Compaction stores the full original content in event.state.__compaction__ while replacing the message content with a compact reference:
// Original Event
{
  "message": {
    "id": "msg-1",
    "content": "I need help implementing a user authentication system with JWT tokens, password hashing, and role-based access control...",
    "role": "user"
  },
  "state": { "userGoal": "implement auth", "complexity": "medium" }
}

// After Compaction
{
  "message": {
    "id": "msg-1",
    "content": "[COMPACTED: User auth implementation request]",
    "role": "user"
  },
  "state": {
    "userGoal": "implement auth",
    "complexity": "medium",
    "__compaction__": {
      "originalContent": "I need help implementing a user authentication system with JWT tokens, password hashing, and role-based access control...",
      "tokensSaved": 45,
    }
  }
}

Structured Summarization (🔴 Tier 3)

Instead of free-form text summaries, the system creates structured summaries with specific fields:
StructuredSummary Interface
interface StructuredSummary {
  count: number;
  timeRange: { start?: Date; end?: Date };
  timestamp: Date;
}

{
  count: 1200,
  timeRange: {
    start: new Date('2024-01-15T10:00:00Z'),
    end: new Date('2024-01-15T14:30:00Z')
  },
  timestamp: new Date('2024-01-15T14:30:00Z')
}

Basic Setup

Manual Context Management

When enableContextManagement is disabled, you can manually trigger context management:

Custom Memory Implementation

To implement custom context engineering logic, extend BaseMemory and override the compaction and summarization methods:

Key Implementation Points

  1. Context Management Control:
    • Automatic (default): Set enableContextManagement: true for automatic context management after each add
    • Manual: Set enableContextManagement: false and call manageContext(sessionId) manually
  2. Two Customization Approaches:
    • Simple: Pass summarizer function in config when creating BaseMemory
    • Advanced: Extend BaseMemory class for full customization
  3. Custom Summarizer: Provide config.summarizer function that takes events and returns StructuredSummary
  4. Override compactEvent(): Implement custom logic for reversible compaction of individual events
  5. Override Storage Methods (optional): Define storeSummary() and clearSummarizedEvents() for custom storage
  6. Preserve Metadata: Store compaction metadata in event.state.__compaction__
Automatic vs Manual: By default, both InMemoryMemory and TDAIMemory automatically trigger context management after adding events. Set enableContextManagement: false if you prefer to control when context management occurs, then call manageContext(sessionId) manually when needed.

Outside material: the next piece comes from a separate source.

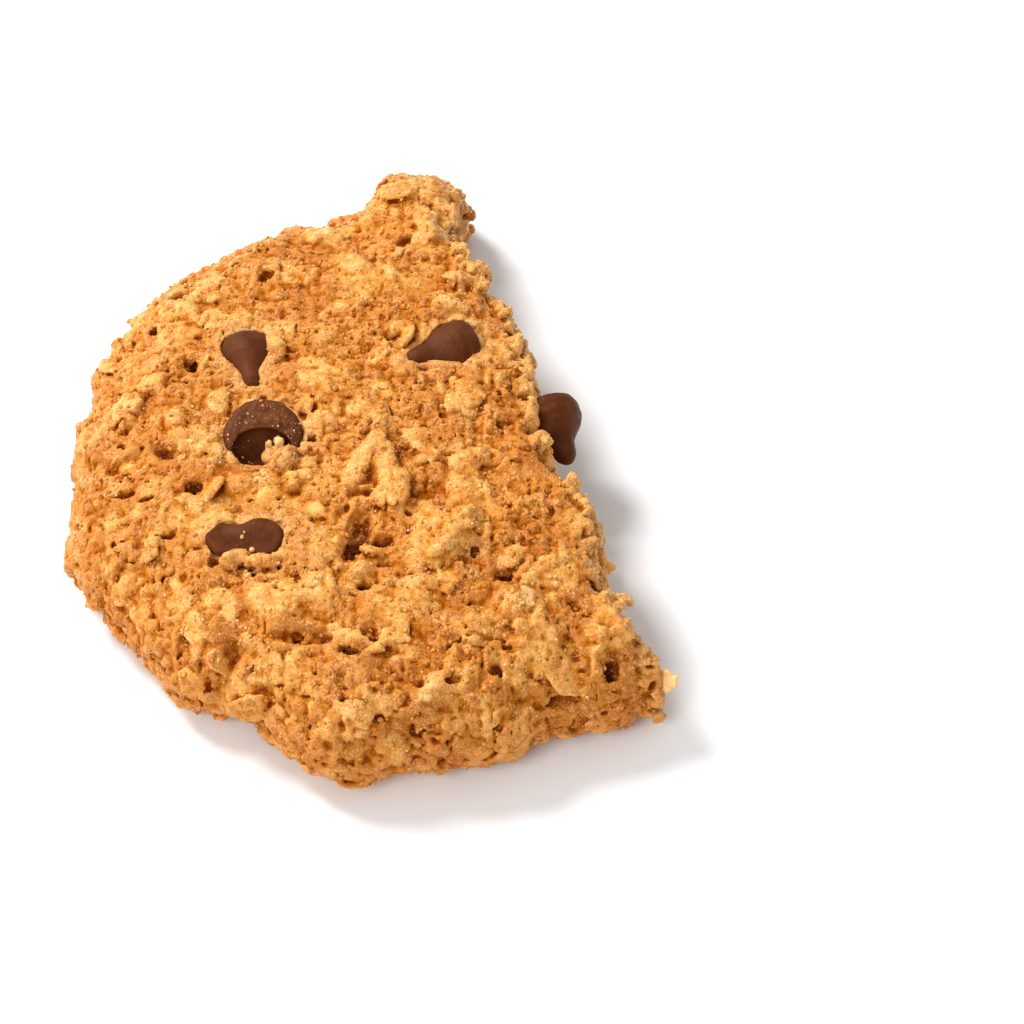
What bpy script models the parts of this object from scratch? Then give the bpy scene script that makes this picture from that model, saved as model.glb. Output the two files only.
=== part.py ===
"""The larger piece of a broken oat cookie with chocolate chips, lying flat on its underside.

The cookie was a round one. Its shape is worked out in millimetres about the middle of that round, with
Z up from the underside, and then moved so that the origin is under the middle of the piece's box.
"""

import itertools
import math

import bmesh
import bpy
import numpy as np
from mathutils import Matrix, Vector

MM = 0.001

# The whole round cookie.
COOKIE_RADIUS = 34.2
COOKIE_HEIGHT = 12.5
WIDEST_AT = 4.0  # height of the rim's widest line
CROWN_POWER = 4.5  # a higher power makes a flatter crown with a tighter shoulder
UNDERSIDE_POWER = 14.0
ROUND_MIDDLE = (5.77, -1.93)  # where the middle of the round lies in the part's own frame

# Bulges (+) and dents (-) of the outline: direction in degrees, half its spread in degrees, size.
OUTLINE_BULGES = (
    (91.5, 8.6, 4.5),
    (107.0, 5.0, -0.5),
    (120.0, 7.0, 0.5),
    (130.0, 3.0, -0.3),
    (142.0, 8.0, 1.1),
    (158.0, 6.0, 0.5),
    (168.0, 4.0, -0.7),
    (199.0, 7.0, 0.4),
    (218.0, 9.0, -0.6),
    (241.0, 7.5, -1.8),
    (259.0, 6.8, 1.8),
    (292.0, 6.0, -1.6),
    (306.0, 5.0, 0.6),
)

# The break is a nearly straight, upright face across the round.
BREAK_DISTANCE = 12.8  # from the middle of the round, at the underside
BREAK_DIRECTION = math.radians(17.9)  # of the face's outward normal
BREAK_LEAN = 0.10  # the face comes in by this much for each millimetre up
BREAK_BAND = (0.6, 2.2)  # the crumb's relief passes into the crust's between these depths behind the face
# Bulges (+) and dents (-) of the break: place along it, half its spread, size.
BREAK_BULGES = (
    (34.0, 5.0, 2.3),
    (22.5, 5.0, -1.0),
    (9.0, 6.0, 0.9),
    (-5.0, 5.0, -0.8),
    (-13.0, 3.5, 0.6),
    (-22.0, 3.5, -0.9),
    (-29.0, 4.0, 1.3),
)

# Oat flakes that stand out of the crust: x, y, length, width, direction of the length in degrees, lift.
# Each has a flat top and steep sides, between these shares of its half length.
FLAKE_SIDES = (0.45, 1.15)
SHOWN_FLAKES = (
    (-28.6, 3.6, 4.2, 3.6, 60, 0.7),
    (-26.3, 6.4, 4.0, 2.6, 10, 0.5),
    (-19.6, 3.0, 3.6, 2.6, 100, 0.5),
    (1.6, -14.6, 8.4, 6.0, 35, 0.9),
    (3.2, -14.0, 6.8, 2.4, 52, 0.8),
    (10.6, -25.0, 6.8, 5.0, 60, 0.8),
    (19.4, -22.0, 4.0, 3.4, 80, 0.6),
    (1.5, -29.6, 4.0, 3.0, 45, 0.5),
    (-9.0, -20.0, 5.6, 4.2, 100, 0.9),
    (-13.2, -20.8, 6.8, 5.0, 160, 0.8),
    (-5.0, -31.6, 4.0, 3.0, 70, 0.5),
    (-10.4, 27.0, 5.2, 3.6, 150, 0.6),
    (-7.2, 21.6, 5.8, 3.4, 140, 0.6),
    (-1.2, 33.2, 7.6, 4.6, 30, 0.8),
    (2.4, 30.4, 5.2, 3.0, 130, 0.6),
    (-5.6, -5.2, 9.0, 2.8, 62, 1.0),
    (-3.0, -7.0, 10.0, 2.6, 98, 1.0),
    (-1.8, -8.4, 4.6, 2.0, 90, 0.7),
)
# Hollows of the crust: x, y, length, width, direction of the length in degrees, depth.
SHOWN_HOLLOWS = (
    (-5.6, -13.2, 5.6, 2.6, 80, 1.8),
    (-3.4, -14.2, 2.6, 1.6, 10, 1.0),
    (-9.8, -24.6, 8.6, 1.8, 172, 1.1),
    (-21.4, -7.4, 2.6, 1.8, 20, 1.3),
    (-24.2, 18.2, 3.0, 1.8, 60, 1.0),
    (-22.4, 8.6, 2.8, 1.6, 120, 1.0),
    (-24.3, -2.6, 3.0, 2.2, 150, 0.8),
    (-28.6, -3.6, 3.4, 1.8, 20, 0.8),
    (17.6, -25.6, 2.8, 1.8, 60, 1.4),
    (8.0, -17.7, 2.6, 1.8, 30, 0.9),
    (-5.3, -19.4, 2.2, 1.8, 40, 0.9),
    (-6.2, -26.2, 2.6, 1.8, 0, 0.8),
    (-15.2, 20.6, 3.0, 2.2, 30, 0.8),
)

# Flakes and hollows drawn at random over each face: how many, range of lengths, range of width over
# length, range of lift (+) or depth (-).
CROWN_DRAWN = ((84, (3.0, 7.5), (0.5, 0.8), (0.25, 0.65)), (46, (1.6, 3.4), (0.6, 0.9), (-1.1, -0.4)))
RIM_DRAWN = ((70, (3.0, 6.5), (0.5, 0.8), (0.25, 0.75)), (26, (1.6, 3.2), (0.6, 0.9), (-0.8, -0.3)))
BREAK_DRAWN = ((44, (2.0, 4.4), (0.5, 0.9), (-2.2, -0.9)), (30, (3.0, 6.5), (0.25, 0.4), (0.5, 1.1)))
RANDOM_SEED = 7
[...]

Real-World Example: Long Debugging Session

Here’s how context engineering works in a real debugging session that spans 200+ messages: Result: The conversation can continue indefinitely while maintaining:
  • Performance: Response times remain fast
  • Context: Critical debugging information preserved
  • Cost: Token usage reduced by 70-80%
  • Quality: Recent context maintains conversation flow

Key Benefits

Context engineering solves the fundamental challenge of maintaining conversation quality as contexts grow:

🚀 Unlimited Conversation Length

  • No practical limits on conversation duration
  • Conversations can span hundreds or thousands of messages
  • System automatically manages context without manual intervention

📈 Maintained Performance

  • Response times remain fast even in long conversations
  • Quality doesn’t degrade as context fills up
  • Attention remains focused on relevant information

🧠 Information Preservation

  • Reversible compaction: Full recovery of compressed content
  • Structured summaries: Key insights preserved in organized format
  • Recent context: Always maintains conversation flow

💰 Cost Efficiency

  • Dramatic reduction in token usage (70-80% savings typical)
  • Lower API costs for long conversations
  • Efficient resource utilization

🔧 Zero Configuration

  • Works out of the box with sensible defaults
  • Automatic triggers based on configurable thresholds
  • Progressive strategy optimizes for information preservation
The key insight from Manus’s research: Not all context degradation is equal. By applying the right strategy at the right time (reversible compaction before irreversible summarization), we maintain conversation coherence while managing resource constraints effectively.